Collected data:
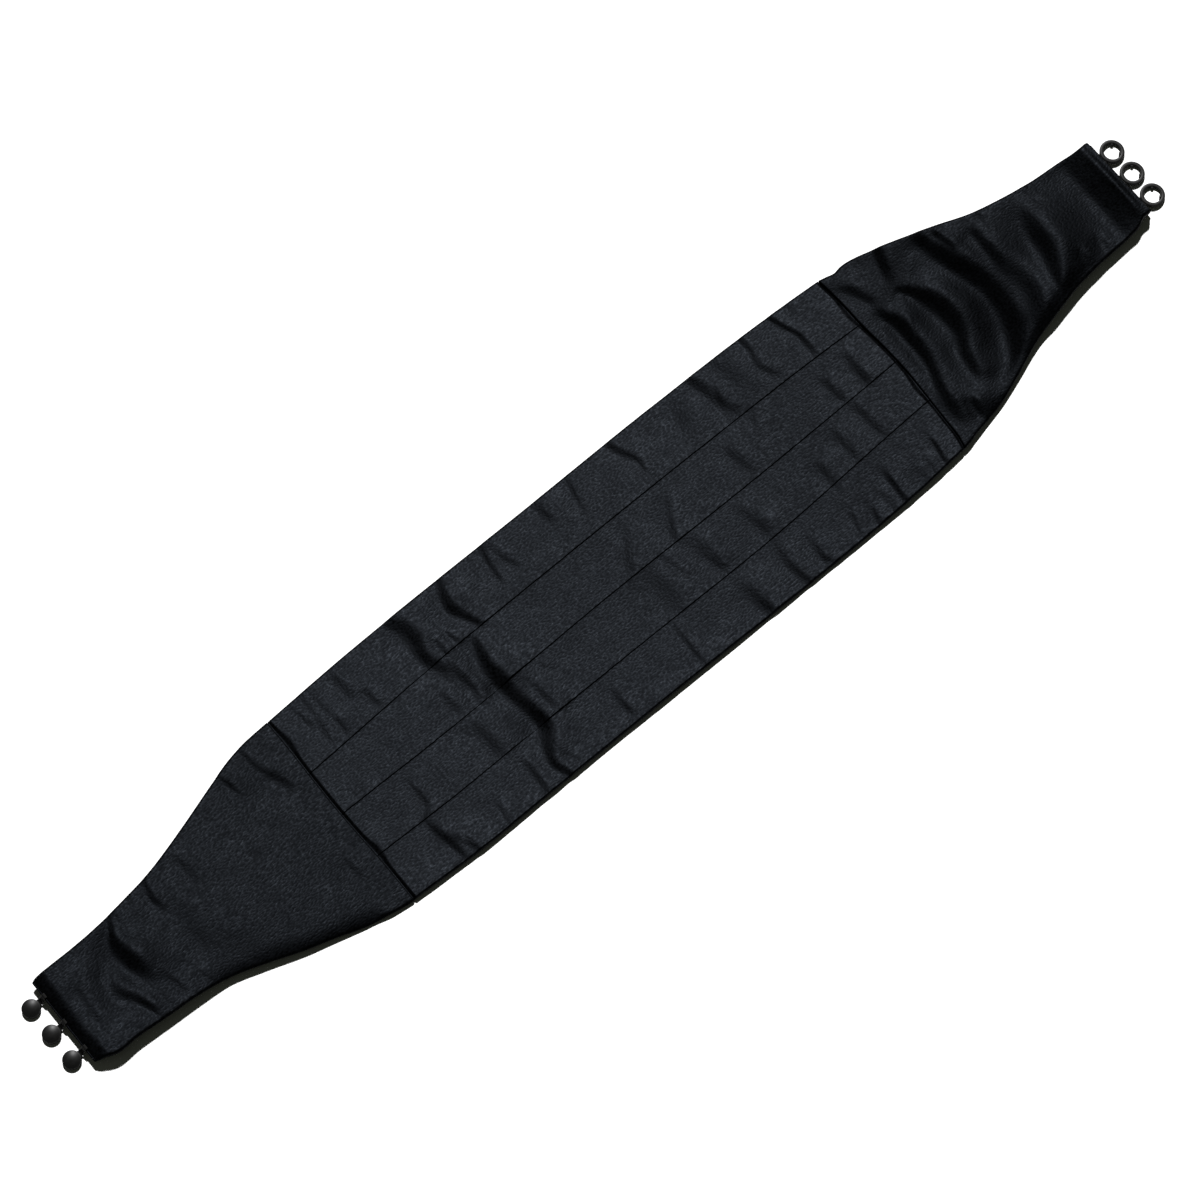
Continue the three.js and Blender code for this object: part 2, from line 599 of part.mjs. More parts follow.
const sash = new THREE.Group();
sash.add(
  namedMesh("pleated_front", frontGeometry(), satin()),
  namedMesh("stud_tail", tailGeometry(STUD_TAIL, studPockets), satin()),
  namedMesh("ring_tail", tailGeometry(RING_TAIL, ringPockets), satin()),
  fastenerRow("stud", STUD_TAIL, studRow, studGeometry),
  fastenerRow("ring", RING_TAIL, ringRow, ringGeometry),
);

// The origin is the middle of the footprint, on the ground.
const extent = new THREE.Box3().setFromObject(sash, true);
const middle = extent.getCenter(new THREE.Vector3());
sash.position.set(-middle.x, -middle.y, -extent.min.z);

export default sash;
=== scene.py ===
# %% [markdown]
# # A satin waist sash, lying flat
#
# The sash has a pleated front, a shaped tail sewn over each end of it, and a row of moulded studs and a
# row of moulded rings that fasten the tails at the back. The solid model is loaded first. It fixes every
# size, and each piece made here takes its place from the box of the solid that it dresses.

# %% Load the solid model
import math
from collections import namedtuple

import bpy
import numpy as np
from mathutils import Matrix, Vector


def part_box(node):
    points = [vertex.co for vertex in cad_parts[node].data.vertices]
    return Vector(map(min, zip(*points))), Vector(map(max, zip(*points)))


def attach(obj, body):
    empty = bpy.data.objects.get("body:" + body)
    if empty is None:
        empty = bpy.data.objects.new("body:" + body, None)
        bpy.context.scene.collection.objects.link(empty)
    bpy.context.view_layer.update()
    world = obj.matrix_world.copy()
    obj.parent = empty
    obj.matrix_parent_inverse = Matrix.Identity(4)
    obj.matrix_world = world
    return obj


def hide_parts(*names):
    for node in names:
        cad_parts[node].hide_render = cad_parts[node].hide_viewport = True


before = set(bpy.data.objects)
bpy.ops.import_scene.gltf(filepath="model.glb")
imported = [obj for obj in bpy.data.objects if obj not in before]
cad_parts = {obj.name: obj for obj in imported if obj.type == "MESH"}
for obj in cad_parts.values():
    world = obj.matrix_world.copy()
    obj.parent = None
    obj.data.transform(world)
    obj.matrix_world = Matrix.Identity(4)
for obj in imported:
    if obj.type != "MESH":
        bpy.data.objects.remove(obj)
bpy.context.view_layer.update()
MM = 0.001


# %% Take the sizes from the boxes
def box_mm(solid):
    return [np.array(corner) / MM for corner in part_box(solid)]


front_low, front_high = box_mm("pleated_front")
STUD_SEAM = box_mm("stud_tail")[1][0]
RING_SEAM = box_mm("ring_tail")[0][0]
STUD_END = box_mm("stud_tail")[0][0]
RING_END = box_mm("ring_tail")[1][0]
FRONT_LENGTH = RING_SEAM - STUD_SEAM
FRONT_HALF = (front_high[1] - front_low[1]) / 2
FRONT_THICKNESS = 2.8
TAIL_THICKNESS = 3.0
TAIL_PLY = 0.7
GAP = 0.3
RING_SEAM_LIFT = front_high[2] - FRONT_THICKNESS

# %% [markdown]
# ## The camera
#
# The sash is seen from almost straight above through a long lens, turned so that it runs from corner to
# corner. A long lens far away keeps both ends nearly the same size, which a short one close by would not.

# %% Camera
VIEW_AZIMUTH = math.radians(-39.7)
VIEW_ELEVATION = math.radians(74)
VIEW_WIDTH = math.radians(18)
VIEW_DISTANCE = 2.186
VIEW_AIM = Vector((-0.0087, 0, 0))

back = Vector((
    math.sin(VIEW_AZIMUTH) * math.cos(VIEW_ELEVATION),
    -math.cos(VIEW_AZIMUTH) * math.cos(VIEW_ELEVATION),
    math.sin(VIEW_ELEVATION),
))
camera = bpy.data.objects.new("camera", bpy.data.cameras.new("camera"))
bpy.context.scene.collection.objects.link(camera)
camera.data.angle = VIEW_WIDTH
camera.data.clip_start = 0.05
camera.data.clip_end = 300
camera.location = VIEW_AIM + VIEW_DISTANCE * back
camera.rotation_euler = back.to_track_quat("Z", "Y").to_euler()
bpy.context.scene.camera = camera
print("camera at", [round(v, 3) for v in camera.location])

# %% [markdown]
# ## Writing shaders as sums
#
# A material is mostly arithmetic on a few patterns. A small class holds one output of a node and turns
# `a * b + c` into the nodes for it, so a finish reads as a formula. Its one method for other nodes takes
# the kind of node, its settings, and the values or links of its sockets.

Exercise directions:
Would you give the material above again, complete and exact?

Written reply:
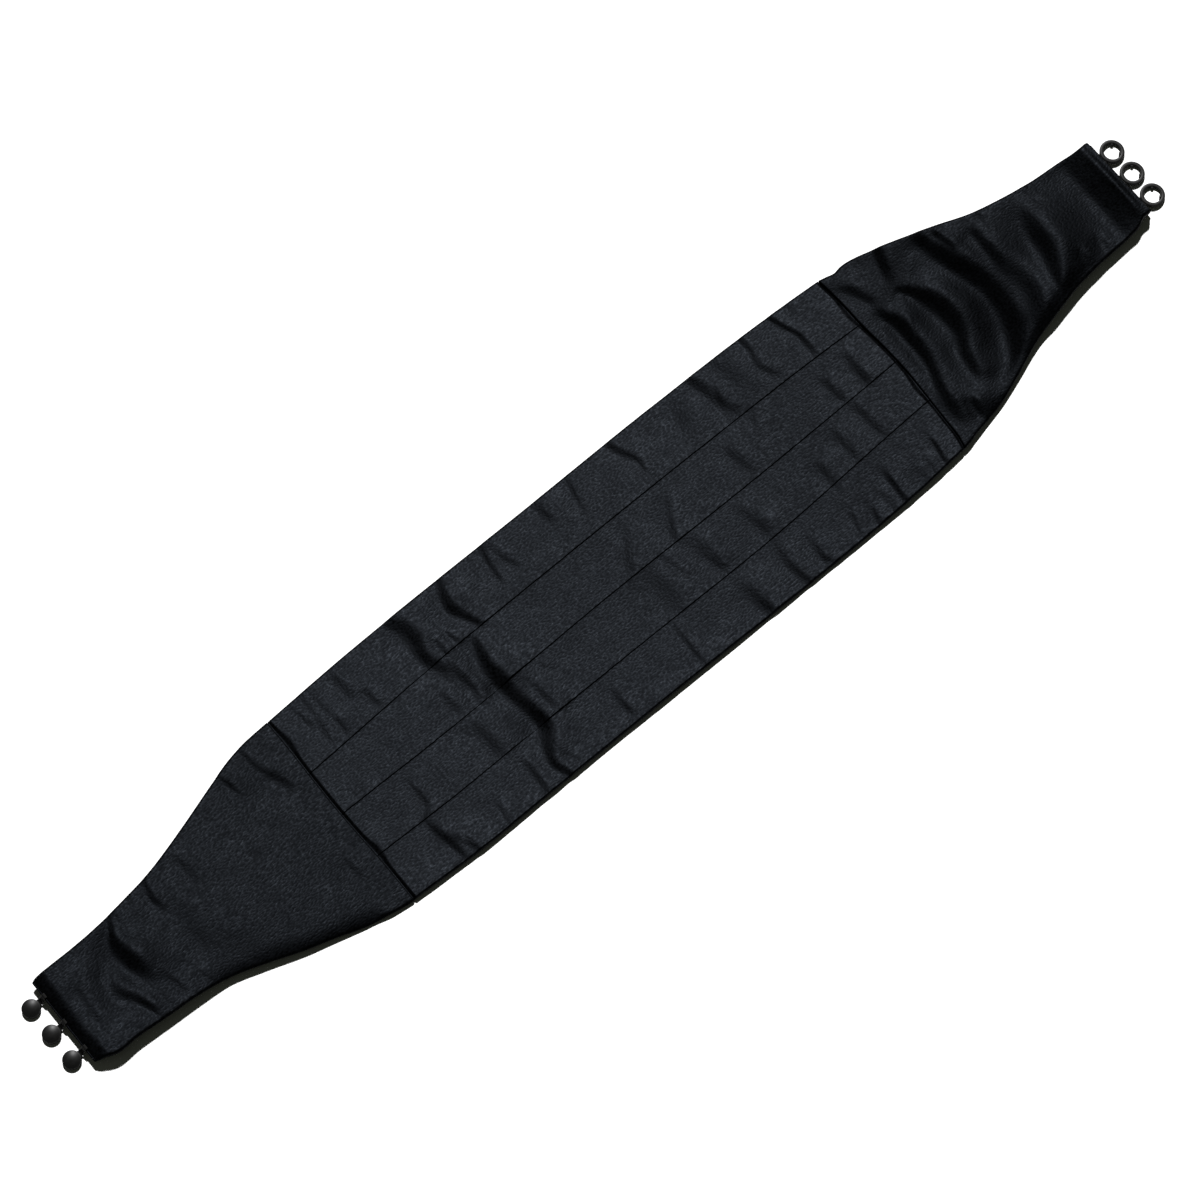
Continue the three.js and Blender code for this object: part 2, from line 599 of part.mjs. More parts follow.
const sash = new THREE.Group();
sash.add(
  namedMesh("pleated_front", frontGeometry(), satin()),
  namedMesh("stud_tail", tailGeometry(STUD_TAIL, studPockets), satin()),
  namedMesh("ring_tail", tailGeometry(RING_TAIL, ringPockets), satin()),
  fastenerRow("stud", STUD_TAIL, studRow, studGeometry),
  fastenerRow("ring", RING_TAIL, ringRow, ringGeometry),
);

// The origin is the middle of the footprint, on the ground.
const extent = new THREE.Box3().setFromObject(sash, true);
const middle = extent.getCenter(new THREE.Vector3());
sash.position.set(-middle.x, -middle.y, -extent.min.z);

export default sash;
=== scene.py ===
# %% [markdown]
# # A satin waist sash, lying flat
#
# The sash has a pleated front, a shaped tail sewn over each end of it, and a row of moulded studs and a
# row of moulded rings that fasten the tails at the back. The solid model is loaded first. It fixes every
# size, and each piece made here takes its place from the box of the solid that it dresses.

# %% Load the solid model
import math
from collections import namedtuple

import bpy
import numpy as np
from mathutils import Matrix, Vector


def part_box(node):
    points = [vertex.co for vertex in cad_parts[node].data.vertices]
    return Vector(map(min, zip(*points))), Vector(map(max, zip(*points)))


def attach(obj, body):
    empty = bpy.data.objects.get("body:" + body)
    if empty is None:
        empty = bpy.data.objects.new("body:" + body, None)
        bpy.context.scene.collection.objects.link(empty)
    bpy.context.view_layer.update()
    world = obj.matrix_world.copy()
    obj.parent = empty
    obj.matrix_parent_inverse = Matrix.Identity(4)
    obj.matrix_world = world
    return obj


def hide_parts(*names):
    for node in names:
        cad_parts[node].hide_render = cad_parts[node].hide_viewport = True


before = set(bpy.data.objects)
bpy.ops.import_scene.gltf(filepath="model.glb")
imported = [obj for obj in bpy.data.objects if obj not in before]
cad_parts = {obj.name: obj for obj in imported if obj.type == "MESH"}
for obj in cad_parts.values():
    world = obj.matrix_world.copy()
    obj.parent = None
    obj.data.transform(world)
    obj.matrix_world = Matrix.Identity(4)
for obj in imported:
    if obj.type != "MESH":
        bpy.data.objects.remove(obj)
bpy.context.view_layer.update()
MM = 0.001


# %% Take the sizes from the boxes
def box_mm(solid):
    return [np.array(corner) / MM for corner in part_box(solid)]


front_low, front_high = box_mm("pleated_front")
STUD_SEAM = box_mm("stud_tail")[1][0]
RING_SEAM = box_mm("ring_tail")[0][0]
STUD_END = box_mm("stud_tail")[0][0]
RING_END = box_mm("ring_tail")[1][0]
FRONT_LENGTH = RING_SEAM - STUD_SEAM
FRONT_HALF = (front_high[1] - front_low[1]) / 2
FRONT_THICKNESS = 2.8
TAIL_THICKNESS = 3.0
TAIL_PLY = 0.7
GAP = 0.3
RING_SEAM_LIFT = front_high[2] - FRONT_THICKNESS

# %% [markdown]
# ## The camera
#
# The sash is seen from almost straight above through a long lens, turned so that it runs from corner to
# corner. A long lens far away keeps both ends nearly the same size, which a short one close by would not.

# %% Camera
VIEW_AZIMUTH = math.radians(-39.7)
VIEW_ELEVATION = math.radians(74)
VIEW_WIDTH = math.radians(18)
VIEW_DISTANCE = 2.186
VIEW_AIM = Vector((-0.0087, 0, 0))

back = Vector((
    math.sin(VIEW_AZIMUTH) * math.cos(VIEW_ELEVATION),
    -math.cos(VIEW_AZIMUTH) * math.cos(VIEW_ELEVATION),
    math.sin(VIEW_ELEVATION),
))
camera = bpy.data.objects.new("camera", bpy.data.cameras.new("camera"))
bpy.context.scene.collection.objects.link(camera)
camera.data.angle = VIEW_WIDTH
camera.data.clip_start = 0.05
camera.data.clip_end = 300
camera.location = VIEW_AIM + VIEW_DISTANCE * back
camera.rotation_euler = back.to_track_quat("Z", "Y").to_euler()
bpy.context.scene.camera = camera
print("camera at", [round(v, 3) for v in camera.location])

# %% [markdown]
# ## Writing shaders as sums
#
# A material is mostly arithmetic on a few patterns. A small class holds one output of a node and turns
# `a * b + c` into the nodes for it, so a finish reads as a formula. Its one method for other nodes takes
# the kind of node, its settings, and the values or links of its sockets.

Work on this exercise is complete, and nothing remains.